The duty of the Mission would be to conduct in the right spirit the activities of the movement inaugurated by Sri Ramakrishna for the establishment of fellowship among the followers of different religions, knowing them all to be so many forms only of one underlying Eternal Religion. Its methods of action would be (1) to train men so as to make them competent to teach such knowledge or sciences as are conducive to the material and spiritual welfare of the masses; (2) to promote and encourage arts and industries; (3) to introduce and spread among the people in general Vedantic and other religious ideas in the way in which they were elucidated in the life of Sri Ramakrishna. It was further resolved that the activities of this Mission should be directed to the establishment of Maths and Ashramas in different parts of India for the training of Sannyasins and such of the householders as may be willing to devote their lives to educate others. Its work in the foreign department should be to send trained members of the Order to countries outside India to start centres there for the preaching of Vedanta in order to bring about a close relation and better understanding between India and foreign countries.3
A practical Vedantist, Swami Vivekananda wanted one and all to translate the Upanishadic doctrines into action in everyday life. The Swami himself practised the ideal in his own life; he flung himself whole-heartedly into the whirlpool of activity and thus inspired others to follow in his footsteps and render service to the suffering humanity even under the most trying circumstances.

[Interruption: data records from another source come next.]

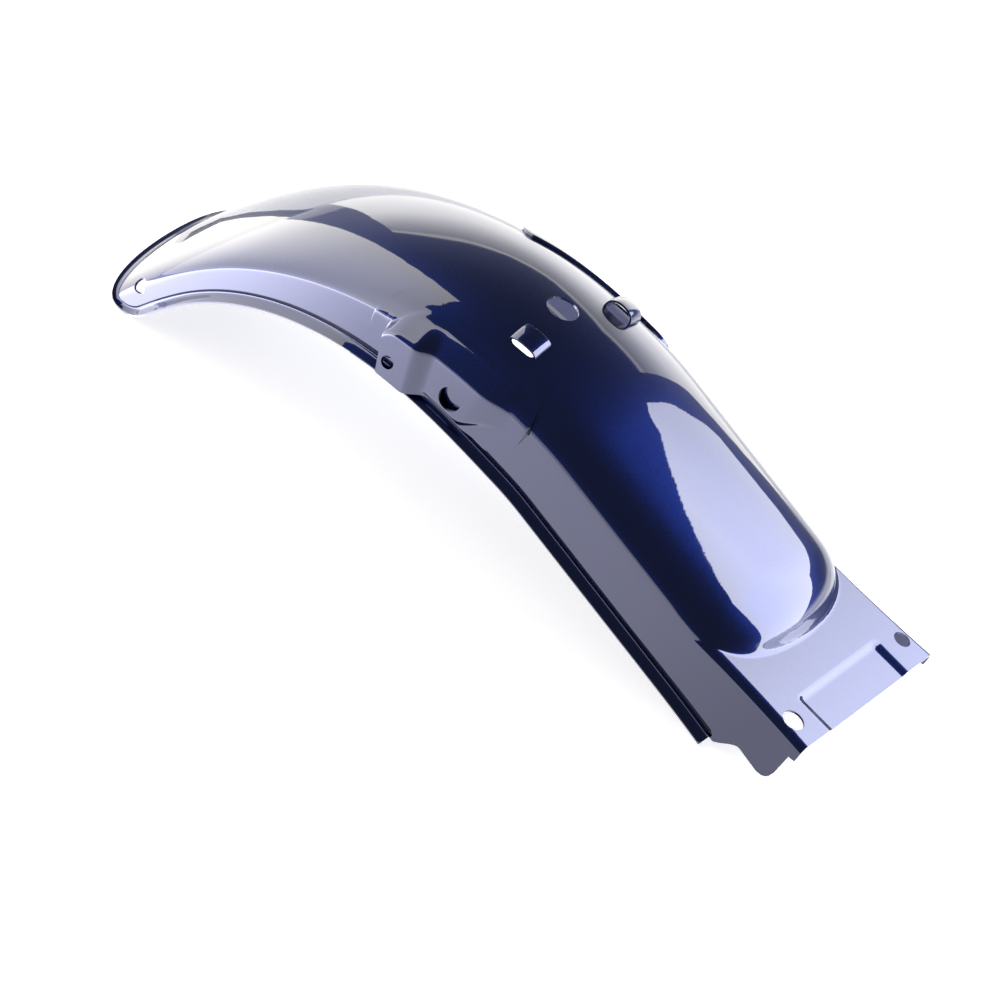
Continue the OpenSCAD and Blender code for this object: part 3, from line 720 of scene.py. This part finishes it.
# the edge that the pale floor behind the tail shares with the dark strip beside it
TAIL_EDGE = ((-0.319, 0.051), (-0.321, 0.104), (-0.361, 0.164), (-0.522, 0.363), (-0.995, 0.905))
floor_card("floor_tail", ((-0.12, -0.077), (-0.12, 0.02), (-0.30, 0.03), *TAIL_EDGE, (-1.3, 0.9), (-1.3, -0.077)),
           0.001, -1.3, -0.12, glow("floor_tail", (1.0, 0.96, 0.82), ((0, 2.7), (1, 3.0)), 0))
floor_card("floor_gap", (TAIL_EDGE[0], (-0.294, 0.049), (-0.299, 0.087), (-0.347, 0.165), (-0.476, 0.336),
                         (-0.698, 0.614), (-0.96, 0.95), *TAIL_EDGE[:0:-1]), 0.0015, -1.0, -0.29,
           glow("floor_gap", (0.5, 0.6, 1.0), ((0, 0.06), (1, 0.06)), 0))
floor_card("floor_side", ((-0.6, -0.6), (0.6, -0.6), (0.6, -0.077), (-0.6, -0.077)), 0.002, -0.6, 0.6,
           glow("floor_side", (1.0, 0.97, 0.90), ((0, 8.0), (0.27, 7.4), (0.31, 5.2), (0.35, 3.2), (0.38, 2.2),
                                                  (0.46, 1.5), (0.6, 1.2), (0.68, 0.9), (1, 0.8)), 0))

# Floor and world

bpy.ops.mesh.primitive_plane_add(size=40, location=(0, 0, -0.0005))
floor = bpy.context.object
floor.name = "floor"
fm = bpy.data.materials.new("floor")
fm.use_nodes = True
nt = fm.node_tree
nt.nodes.clear()
out = nt.nodes.new("ShaderNodeOutputMaterial")
em = add_node(nt, "ShaderNodeEmission", Color=(1, 1, 1, 1))
dif = add_node(nt, "ShaderNodeBsdfDiffuse", Color=(0.8, 0.8, 0.82, 1))
add = nt.nodes.new("ShaderNodeAddShader")
path = nt.nodes.new("ShaderNodeLightPath")
cam_part = add_node(nt, "ShaderNodeMath", operation="MULTIPLY")
cam_part.inputs[1].default_value = 0.7
gloss_part = add_node(nt, "ShaderNodeMath", operation="MULTIPLY_ADD")
gloss_part.inputs[1].default_value = 0.5
nt.links.new(path.outputs["Is Camera Ray"], cam_part.inputs[0])
nt.links.new(path.outputs["Is Glossy Ray"], gloss_part.inputs[0])
nt.links.new(cam_part.outputs[0], gloss_part.inputs[2])
nt.links.new(gloss_part.outputs[0], em.inputs["Strength"])
nt.links.new(em.outputs[0], add.inputs[0])
nt.links.new(dif.outputs[0], add.inputs[1])
nt.links.new(add.outputs[0], out.inputs[0])
floor.data.materials.append(fm)

world = bpy.data.worlds.new("world")
world.use_nodes = True
bpy.context.scene.world = world
nt = world.node_tree
bg = nt.nodes["Background"]
bg.inputs["Color"].default_value = (0.05, 0.06, 0.10, 1)
white = add_node(nt, "ShaderNodeBackground", Color=(1, 1, 1, 1))
pick = nt.nodes.new("ShaderNodeMixShader")
path = nt.nodes.new("ShaderNodeLightPath")
nt.links.new(path.outputs["Is Camera Ray"], pick.inputs[0])
nt.links.new(bg.outputs[0], pick.inputs[1])
nt.links.new(white.outputs[0], pick.inputs[2])
nt.links.new(pick.outputs[0], nt.nodes["World Output"].inputs[0])
bpy.context.scene.view_settings.view_transform = "Standard"

bpy.context.view_layer.update()
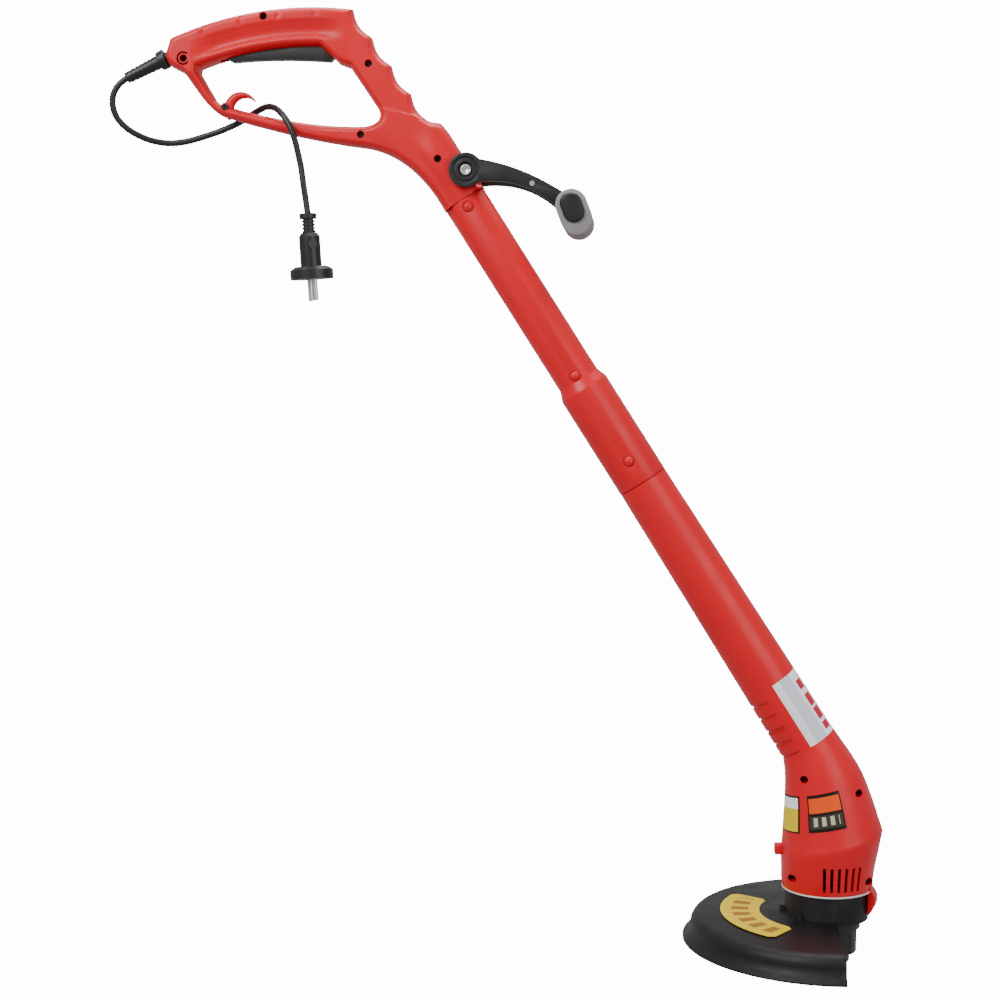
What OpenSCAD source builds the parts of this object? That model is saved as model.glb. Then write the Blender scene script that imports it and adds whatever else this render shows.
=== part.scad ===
// Corded electric string trimmer: D-shaped rear handle, straight two-piece shaft,
// motor head, half-round guard and bump-feed spool.
// Frame: origin at the middle of the rear grip, +X towards the cutting head, +Z up, the tool
// held level as in use. Y = 0 is the plane where the clamshell halves meet.

/* [Shaft] */
// Lean of the shaft from vertical, degrees
lean = 32.5; // [28:0.5:38]
// Length from the handle seam to where the shaft axis meets the spindle axis
shaft_len = 606; // [500:1:740]
// Outer radius of the middle tube
tube_r = 19.5; // [17:0.5:24]
// Wall of the middle tube
tube_wall = 2.5; // [2:0.1:3]
// Outer radius of the socket at the lower end of the middle tube
socket_r = 23; // [20.5:0.5:27]
// Length of the socket
socket_len = 106; // [80:1:130]
// Length of each spigot inside the middle tube
spigot_len = 50; // [35:1:70]
// Radius of the bored passage in each spigot
spigot_bore_r = 14; // [10:0.5:14]

/* [Handle] */
// Radius of the grip's top curve
grip_curve_r = 310; // [250:5:380]
// Depth of the grip, top to underside
grip_depth = 35; // [30:1:42]
// Width of the grip
grip_w = 34; // [30:1:42]
// Width of the thin lower arm and the rear strut
arm_w = 22; // [16:1:26]
// Wall of the handle shells
shell_wall = 2.5; // [2:0.1:3.5]
// How far the trigger turns, degrees
trigger_turn = 4; // [2:0.5:5]

/* [Front handle] */
// Distance from the pivot to the middle of the cross grip
bail_reach = 99; // [85:1:125]
// Angle of the front handle below horizontal at rest, degrees
bail_drop = 20; // [10:1:35]
// Width between the insides of the two arms
bail_gap = 42; // [42:1:60]
// Thickness of each arm, side to side
bail_arm_t = 8; // [6:0.5:10]
// Largest radius of the cross grip's sleeve
bail_grip_r = 18.5; // [14:0.5:20]

/* [Head] */
// Radius of the motor housing at its base
housing_r = 40; // [38:0.5:46]
// Height of the housing's base above the guard's rim
housing_base = 50; // [46:1:58]
// Radius of the motor shaft
shaft_r = 4; // [3:0.5:5]
// Radius of the motor's field stack
stator_r = 27; // [24:0.5:30]

/* [Guard] */
// Radius of the guard's flared rim
guard_r = 129; // [110:1:150]
// Height of the guard's top face above its rim
guard_h = 25; // [22:0.5:28]
// Wall of the guard
guard_wall = 2.5; // [2:0.1:3.5]
// Where the guard's straight front edge lies, ahead of the spindle
guard_cut = 5; // [0:1:15]

/* [Spool] */
// Outer radius of the spool housing
spool_housing_r = 30; // [26:0.5:32]
// Radius of the bump button's wide step
bump_r = 21; // [16:0.5:22]
// How far the bump button travels
bump_travel = 4; // [2:0.5:5]

/* [Cord and plug] */
// Diameter of the mains cord
cord_d = 5.8; // [5:0.2:7]
// Radius of the plug's round flange
plug_flange_r = 19; // [17:0.5:20]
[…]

From May 1897 to January 1898, he went like a whirlwind through the historic cities of Northern India, sowing the seed with his characteristic boldness and zeal. Whether at Almora, Kashmir, and the Punjab, or at Khetri, Alwar, Ajmer, and other principal states of Rajputana — in every place the Swami was the recipient of spontaneous homage of his countrymen from the highest to the lowest. He mixed and talked as freely and intimately with the Rajas and Maharajas as with other sections of the Indian people—always placing before them the vital needs of their motherland.
He was never tired of showing to his countrymen the value and significance of the culture they had inherited from their ancestors—a culture in comparison with which any other civilization, past or present, paled into insignificance—till their hearts throbbed at the very name of India. He clearly pointed out that Indian nationalism was to be based on the greatness of the past though various new ideas also had to be assimilated in the process of growth. If we have to be true to the genius of the race, if we have to appeal to the soul of the nation, we have to drink deep of the fountain of the past and then proceed to build the future. This heritage from the past, he pointed out, was essentially a religious heritage. The fundamental problem in India, therefore, was to organize the whole country round the spiritual ideal. By religion he meant the eternal life-giving principles as taught by the Shrutis and not the mass of superstitions and local customs, which are mere accretions requiring a weeding out with a strong hand. Above all, he showed that the nation depended upon the character and qualities of its individual members. On the strength of the individuals lay the strength of the whole nation. So each individual, he urged, if he desired the good of the country as a whole, should try, whatever might be his walk of life, to build character and acquire such virtues as courage,strength, and self-respect, and practice the national ideals of renunciation and service.